Motorbikes in Chacobo everyday life (Diego Villar, Beni, Bolivia, 2022)

Finally, the project will analyse the epistemology of motorcycle culture in an informal milieu that ignores the technical logic of branding, spare-parts, and legal coding. Is there an ‘ethnomechanics’ based on ‘cannibalization’, bricolage, and other emergent innovations? And does it constitute an indigenous or an inter-ethnic sociotechnical system? How does the intergenerational transmission of mechanic knowledge work? Are there formal analogies with other relevant operative chains and epistemological circuits (e.g., shamanism, mythical mnemonics, email, social networks, cell phones)? At the very least, these questions suggest that we need to contest the ethnocentric assumption that machines work in the same way everywhere, while providing fresh anthropological data that helps us to rethink the concrete impact of technology on indigenous reality, as well as the ongoing rearrangement of relations regarding technology, society and environment.

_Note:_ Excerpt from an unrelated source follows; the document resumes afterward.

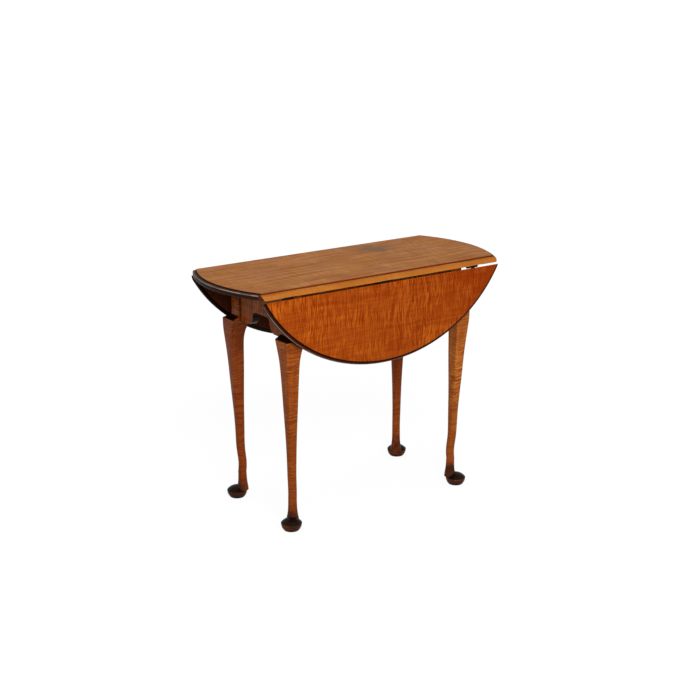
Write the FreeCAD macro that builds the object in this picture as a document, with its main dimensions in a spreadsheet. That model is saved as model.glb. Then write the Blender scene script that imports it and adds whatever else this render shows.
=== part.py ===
"""Drop-leaf end table with an oval top, rule joints, cabriole legs and pull-out leaf supports.

Millimetres, +Z up. The origin is on the floor under the middle of the top, with +X along the
length and the front leaf on the -Y side. The leaves hang down, as at rest.
"""
import FreeCAD
import Part
import Sketcher
import math
import os
import re

Vector = FreeCAD.Vector

# Every size that can be set by itself, in millimetres, with its name in the sheet.
SIZES = [
    # The top as a whole, with both leaves up, is one oval, hinged just outside the knees
    ("table_height", 660),
    ("top_length", 852),
    ("open_width", 760),
    ("board_thick", 16),
    ("leaf_room", 3),
    ("quirk_depth", 3),
    ("rule_gap", 0.4),
    ("edge_step", 2),
    ("edge_step_width", 9.5),
    ("edge_round", 8),
    ("under_round", 3),
    # Drop-leaf hinges, screwed to the undersides
    ("hinge_drop", 5),
    ("hinge_inset", 126),
    ("hinge_length", 35),
    ("plate_thick", 2),
    ("frame_plate_room", 1),
    ("leaf_plate_width", 44),
    ("pin_diameter", 4),
    ("pin_play", 0.05),
    ("pin_end", 1.2),
    ("knuckle_gap", 0.4),
    ("relief_depth", 0.6),
    ("hinge_screw_diameter", 3),
    ("hinge_screw_head", 1.4),
    ("hinge_screw_length", 12),
    # Legs
    ("frame_length", 564),
    ("frame_width", 284),
    ("post_width", 38),
    ("post_arris", 1),
    ("knee_width", 56),
    ("knee_height", 518),
    ("ledge_rise", 10),
    ("leg_sweep", 6),
    ("ankle_width", 23.2),
    ("ankle_height", 75),
    ("pad_width", 56),
    ("pad_rim_height", 20),
    ("pad_dome_rise", 13),
    ("pad_base_width", 40),
    ("pad_throw", 7.5),
    # Rails between the posts
    ("rail_setback", 6),
    ("rail_thick", 20),
    ("apron_depth", 128),
    ("arch_rise", 39),
    ("arch_half_width", 42),
    ("lobe_round", 24),
    ("arch_round", 14),
    ("side_rail_depth", 88),
    ("tenon_thick", 8),
    ("tenon_length", 16),
    ("tenon_top", 10),
    ("tenon_height", 70),
    # Corner blocks that brace the frame and hold the top
    ("corner_block_height", 35),
    ("corner_block_reach", 50),
    ("block_screw_diameter", 4),
    ("block_screw_head", 2),
    ("block_screw_length", 46),
    ("block_screw_inset", 12),
    # Pull-out leaf supports and their keepers
    ("slide_width", 30),
    ("slide_height", 22),
    ("slide_tail_room", 22),
    ("slide_play", 0.5),
    ("slide_nose_round", 6),
    ("slide_block_gap", 9),
    ("slide_gap", 30),
    ("finger_groove_radius", 9),
    ("finger_groove_inset", 24),
    ("finger_groove_depth", 6),
    ("keeper_length", 16),
    ("keeper_flange", 11),
    ("keeper_floor", 8),
    ("slide_draw", 120),
    ("stop_peg_diameter", 8),
    ("stop_peg_drop", 10),
    ("stop_peg_inset", 12),
    ("keeper_screw_length", 26),
    ("keeper_screw_seat", 13.2),
    # How far every cutting shape runs past what it cuts
    ("overrun", 5),
]
ALIASES = {name for name, _ in SIZES}

# Heights and places that follow from the sizes above.
UNDERSIDE = "(table_height - board_thick)"
AXIS_HEIGHT = f"({UNDERSIDE} - hinge_drop)"
JOINT_LINE = "(frame_width / 2 + knee_width - post_width + leaf_room)"
LIP_RADIUS = "(board_thick + hinge_drop)"
RULE_RADIUS = f"({LIP_RADIUS} - quirk_depth)"
COVE_RADIUS = f"({RULE_RADIUS} + rule_gap)"
RULE_FOOT = f"sqrt({RULE_RADIUS} ^ 2 - hinge_drop ^ 2)"
POST_X = "(frame_length / 2 - post_width)"
POST_Y = "(frame_width / 2 - post_width)"
RAIL_OUT_X = "(frame_length / 2 - rail_setback)"
RAIL_OUT_Y = "(frame_width / 2 - rail_setback)"
RAIL_IN_X = f"({RAIL_OUT_X} - rail_thick)"
RAIL_IN_Y = f"({RAIL_OUT_Y} - rail_thick)"
APRON_LOW = f"({UNDERSIDE} - apron_depth)"
RAIL_LOW = f"({UNDERSIDE} - side_rail_depth)"
TENON_LOW = f"({UNDERSIDE} - tenon_top - tenon_height)"
NOTCH_HEIGHT = "(slide_height + slide_play)"
SCREW_RADIUS = "(hinge_screw_diameter / 2)"
BLOCK_SCREW_RADIUS = "(block_screw_diameter / 2)"
HINGE_PLACE = "(top_length / 2 - hinge_inset)"
FRAME_PLATE_WIDTH = f"({JOINT_LINE} - frame_width / 2 - frame_plate_room)"
OUTER_SLIDE = f"({POST_X} - corner_block_reach - slide_block_gap - slide_width / 2)"
INNER_SLIDE = f"({OUTER_SLIDE} - slide_width - slide_gap)"
SLIDE_LENGTH = f"({RAIL_OUT_Y} + {RAIL_IN_Y} - slide_tail_room)"
PEG_AT_REST = f"({SLIDE_LENGTH} - {RAIL_OUT_Y} - stop_peg_inset)"
KEEPER_INNER = f"({PEG_AT_REST} - slide_draw - stop_peg_diameter / 2)"
KEEPER_HALF = "(slide_width / 2 + slide_play + keeper_flange)"

# The leg between ankle and knee. Each row gives shares: of the height, of the growth in width,
# of the sweep outward, and how far the square section has turned into a round one.
LEG_SHARES = [
    (0.0, 0.0, -0.62, 1.0),
    (0.142, 0.003, -0.38, 0.93),
    (0.282, 0.03, -0.15, 0.77),
    (0.436, 0.115, 0.10, 0.60),
    (0.576, 0.225, 0.35, 0.40),
    (0.702, 0.32, 0.53, 0.27),
    (0.817, 0.43, 0.82, 0.19),
    (0.883, 0.52, 0.95, 0.10),
    (0.937, 0.71, 0.73, 0.07),
    (0.977, 0.90, 0.28, 0.06),
    (1.0, 1.0, 0.0, 0.05),
]
# The ankle below its narrowest point, down into the foot. Each row gives shares: of the ankle's
# height, of the growth in width, and of the way from the ankle's middle to the foot's middle.
HEEL_SHARES = [
    (1.0, 0.0, 0.0),
    (0.8, 0.02, -0.03),
    (0.61, 0.08, -0.04),
    (0.45, 0.19, -0.04),
    (0.29, 0.36, 0.06),
]
# How much of its half width a square gives up at the corner when it becomes a circle.
ROUND_SHARE = 1 - math.sqrt(0.5)
# Rows of hinge screws: shares of the plate width, out from the axis.
ONE_ROW_SHARE = 0.62
NEAR_ROW_SHARE = 0.5
FAR_ROW_SHARE = 0.84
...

Repairing the motorbike during the siesta (Diego Villar, Beni, Bolivia, 2017)
Observing the piedmont (Diego Villar, Mazuco, Perú, 2010)
Transporting palm-tree hearts (Diego Villar, Beni, Bolivia, 2010)

Team

Diego Villar

Marie Curie Fellow

Secondment

The Secondment at IHEAL-CREDA will allow to acquire specific skills of digital conservation and management of anthropological data and virtual access to open-access archives, which is the axis of the current trajectory of the proposed supervisor: Dr. Nicolas Richard.